I suggest beginning with manual thresholds, moving to histogram-based matching, and only using a full-fledged machine learning classifier (such as a Naive Bayes Classifier or a SVM) if the simpler techniques fail. Once the entire image is classified, all pixels that are identified as "not road" are obstacles. By classifying the road instead of the obstacles, we completely avoided building a "database of objects".


Somewhat out of the scope of the question, the easiest solution is to add additional sensors ("throw more hardware at the problem!") and directly measure the three-dimensional position of obstacles.
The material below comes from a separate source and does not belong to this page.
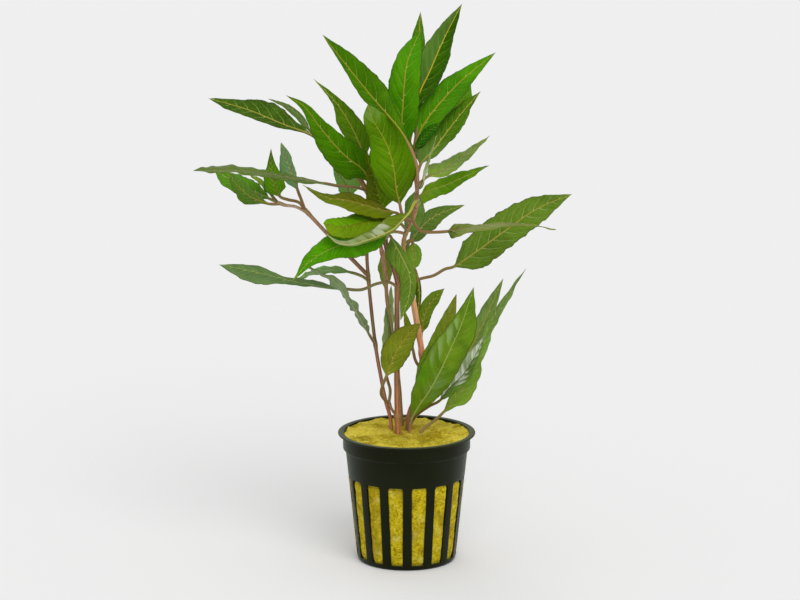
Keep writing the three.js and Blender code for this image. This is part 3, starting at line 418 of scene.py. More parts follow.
        [], [(-53, 6, 143), (-59, 10, 145), (-67, 13, 148.5), (-75.5, 16, 152.5)]),
    "leaf_left_narrow": (("left_twig", 142.5), [2.5, 2.3, 1.5], [1.9, 1.9, 1.2], [65], "olive", (110, 150, 30),
        [], [(-52.5, 4, 145), (-55.5, 5.5, 149), (-61.5, 6, 153)]),
    "leaf_left_dark": (("left_branch", 140), [4.4, 3.7, 1.6], [4.1, 3.4, 1.4], [-10], "dark", (68, 122, 4),
        [(-41.8, 2.2, 142.4), (-46, 1.5, 143.6)], [(-49, 0.5, 145), (-51, 0, 150), (-52, 1, 156), (-52.5, 3, 163.5)],
        {"tip": (28, 70, 4), "rib": (120, 96, 56), "tickStrength": 0.2}),
    "leaf_left_small": (("left_stem", 111), [3, 3.9, 2.7], [2.6, 3, 1.9], [75], "pale", (108, 166, 72),
        [(-17.5, 1, 113.5)], [(-21.5, 0.5, 115), (-28, -1, 116.5), (-35.5, -3, 116), (-44, -6, 113)]),
    "leaf_bumpy": (("left_stem", 85), [2.1, 1.8, 2.3], [2.8, 2.2, 2.8], [140], "pale", (138, 146, 62),
        [], [(-14.5, 1, 90), (-17.5, -6, 98), (-23.5, -17, 110), (-27.5, -21, 116), (-38, -25, 122.5)],
        {"ripple": 0.9, "scallop": 0.2, "veins": 5, "rib": (150, 146, 108)}),
    "leaf_right_back": (("right_stem", 121.5), [4.2, 3.7, 2.4], [4.2, 4.5, 2.4], [50, -30], "green", (88, 118, 44),
        [(-0.3, 8.6, 122.6)], [(0.6, 10.2, 124.2), (2.6, 11.5, 126.8), (5.5, 14, 130.3), (12, 19, 134.4),
        (23, 23, 137.5)]),
    "leaf_behind_hanging": (("right_stem", 115), [0.8, 0.9, 0.8], [1.6, 1.6, 1.2], [0], "dark", (60, 98, 14),
        [(2.6, 9.5, 115)], [(3.8, 11.5, 112.5), (4.8, 12, 107.5), (5, 12, 102.5), (4.5, 11.5, 96)]),
    "leaf_right_hanging": (("right_stem", 125.5), [2.4, 2.8, 1.8], [3, 3.7, 2.4], [0], "olive", (112, 158, 42),
        [(1.8, 5.6, 127)], [(2.4, 7.2, 125.2), (3, 7.6, 121.5), (3.2, 7.5, 118), (2.6, 7, 114.8)],
        {"leftAt": [0.06, 0.45, 0.8], "rightAt": [0.06, 0.45, 0.8]}),
    "leaf_stem_back": (("right_stem", 127), [2.2, 3.7, 4.2], [4, 4.4, 3], [0], "pale", (104, 146, 62),
        [(-0.8, 5.8, 127.9)], [(-0.4, 7, 129.2), (0.9, 7.6, 132), (2.4, 8.2, 135.5), (3.4, 8.8, 139.5),
        (3.7, 9.4, 146)], {"rib": (150, 164, 90), "paintedSpots": [(0.75, 0.3, 0.2, 0.5, (186, 200, 130), 0.7)]}),
    "leaf_olive_right": (("right_stem", 81), [1.8, 3, 2.9], [2.4, 2.6, 2.2], [0], "olive", (102, 130, 28),
        [(5.6, 9.5, 84.5)], [(5.8, 10.8, 88), (6.6, 11.5, 93), (8.2, 13, 98), (11.5, 15.5, 101.8), (15, 18, 105)]),
    "leaf_big_right": (("right_stem", 109), [6.2, 7.3, 5.5], [6.8, 6.2, 5.7], [-10], "dark", (94, 128, 32),
        [(5, 4.5, 111.5), (10.5, 2, 113.5), (15, 0, 116.5)], [(18, -1, 117.5), (27, -5, 124.5), (38, -9, 133.5),
        (49.5, -13, 142.5), (63, -16, 149)], {"scallop": 0.055, "vein": (160, 178, 104), "veinStrength": 1.0,
        "count": 10}),
    "leaf_low_dark": (("right_stem", 74.5), [1.2, 1.6, 1.2], [1.2, 1.6, 1.2], [0], "olive", (106, 128, 18),
        [(3.5, 4, 79)], [(2.5, 3, 83.5), (1.5, 2.8, 88.5), (0.5, 3, 93), (-1, 4, 99.5)]),
    "leaf_front_olive": (("side_shoot", 62.5), [4.1, 6, 4.6], [4.3, 5.2, 4.2], [10], "olive", (116, 128, 26),
        [(-9, -1.5, 65), (-10, -4.5, 68), (-9.3, -8, 72)], [(-8, -10, 75.8), (-6.6, -10.3, 80), (-4, -11, 86),
        (-0.5, -10, 91.5), (5.5, -7, 96.5)], {"tip": (104, 104, 24), "count": 7}),
    "leaf_low_grey": (("side_shoot", 62.8), [1.8, 3.1, 2.8], [1.5, 2.6, 2.4], [45], "pale", (150, 178, 106),
        [(-6.5, 7, 66.5)], [(-7.7, 8.5, 71), (-8, 10.5, 78.5), (-7, 13, 91.5), (-6, 15, 107)]),
    "leaf_low_big": (None, [6.2, 7.7, 4.8], [3.8, 6.2, 6.6], [-10], "bright", (98, 136, 24),
        [(1, 1.8, 47), (1.2, 1.8, 51.5)], [(2, 1, 56), (4.8, -1.5, 62), (8.5, -5.5, 68.5), (12.5, -10, 77),
        (16.5, -14.5, 87), (21, -20, 99), (25.5, -24, 114.5)], {"radius": 0.5, "ripple": 0.7, "rib": (160, 172, 92),
        "count": 8, "paintedSpots": [(0.62, -0.6, 0.2, 0.5, (156, 184, 120), 0.65),
        (0.3, 0.3, 0.12, 0.6, (108, 140, 90), 0.45), (0.34, -0.7, 0.1, 0.4, (70, 140, 4), 0.6)]}),
    "leaf_low_left": (None, [1.5, 3.7, 3.2], [2.8, 3.5, 3.4], [0], "olive", (108, 140, 24),
        [(0.4, 3.9, 46.8), (0.4, 4, 51)], [(0.8, 4.2, 55), (2.5, 4.4, 60), (4.6, 4.6, 66), (7.5, 5, 75),
        (11.8, 5.2, 84.5), (15.5, 5.2, 93.5), (19.5, 5, 105.5)], {"bluntness": 1.6, "radius": 0.42,
        "foot": (92, 128, 26), "tip": (120, 130, 40), "paintedSpots": [(1.0, 0.0, 0.16, 1.6, (196, 204, 178), 0.9)]}),
    "leaf_low_right": (None, [3.2, 2, 1.5], [5, 2.6, 1.9], [-20, -30], "green", (116, 156, 56),
        [(3.5, 1.2, 47), (7, 3, 52), (11, 4.5, 54.6)], [(13.8, 5.3, 57), (17, 6.2, 60.5), (22, 8, 66.5),
        (27.5, 10, 78.5), (34.5, 12, 94.5), (47, 14, 114)], {"ripple": 0.7, "scallop": 0.12, "veins": 6,
        "tip": (104, 140, 76), "foot": (122, 160, 36), "vein": (186, 204, 130)}),
    "leaf_low_silver": (None, [4.4, 6, 3], [4, 5.6, 3], [-50], "silver", (110, 152, 40),
        [(2.4, 8.4, 46.5), (1.2, 8.2, 50.5), (3.4, 6.8, 55.5), (8.8, 3.6, 60.6)], [(13, 0.8, 63.6), (17, -1, 69),
        (23, -3, 76), (31, -6, 92)], {"rise": 0.6, "leftSide": (196, 212, 172), "rib": (84, 80, 40),
        "vein": (150, 176, 120), "paintedSpots": [(0.16, -0.6, 0.16, 0.7, (236, 240, 230), 0.9),
        (0.42, -0.2, 0.14, 1.0, (250, 252, 244), 1.0), (0.78, -0.1, 0.2, 0.9, (240, 246, 226), 1.0)]}),
}
stemKeys = ("on", "radius", "points", "tones")
leafKeys = ("on", "left", "right", "roll", "kind", "upper", "stalk", "blade")
stemTable = {name: dict(zip(stemKeys, row)) for name, row in stemRows.items()}
leafTable = {name: dict(zip(leafKeys, row)) | dict(*row[8:]) for name, row in leafRows.items()}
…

In order of preference:

  1. Microsoft Kinect: Cheap, easy, and effective. Due to ambient IR light, it only works indoors.
  2. Scanning Laser Rangefinder: Extremely accurate, easy to setup, and works outside. Also very expensive (~$1200-10,000 depending upon maximum range and sample rate).
  3. Stereo Camera: Not as good as a Kinect, but it works outside. If you cannot afford a pre-made stereo camera (~$1800), you can make a decent custom stereo camera using USB webcams.

Note that professional stereo vision cameras can be very fast by using custom hardware (Stereo On-Chip, STOC). Software-based stereo is also reasonably fast (10-20 Hz) on a modern computer.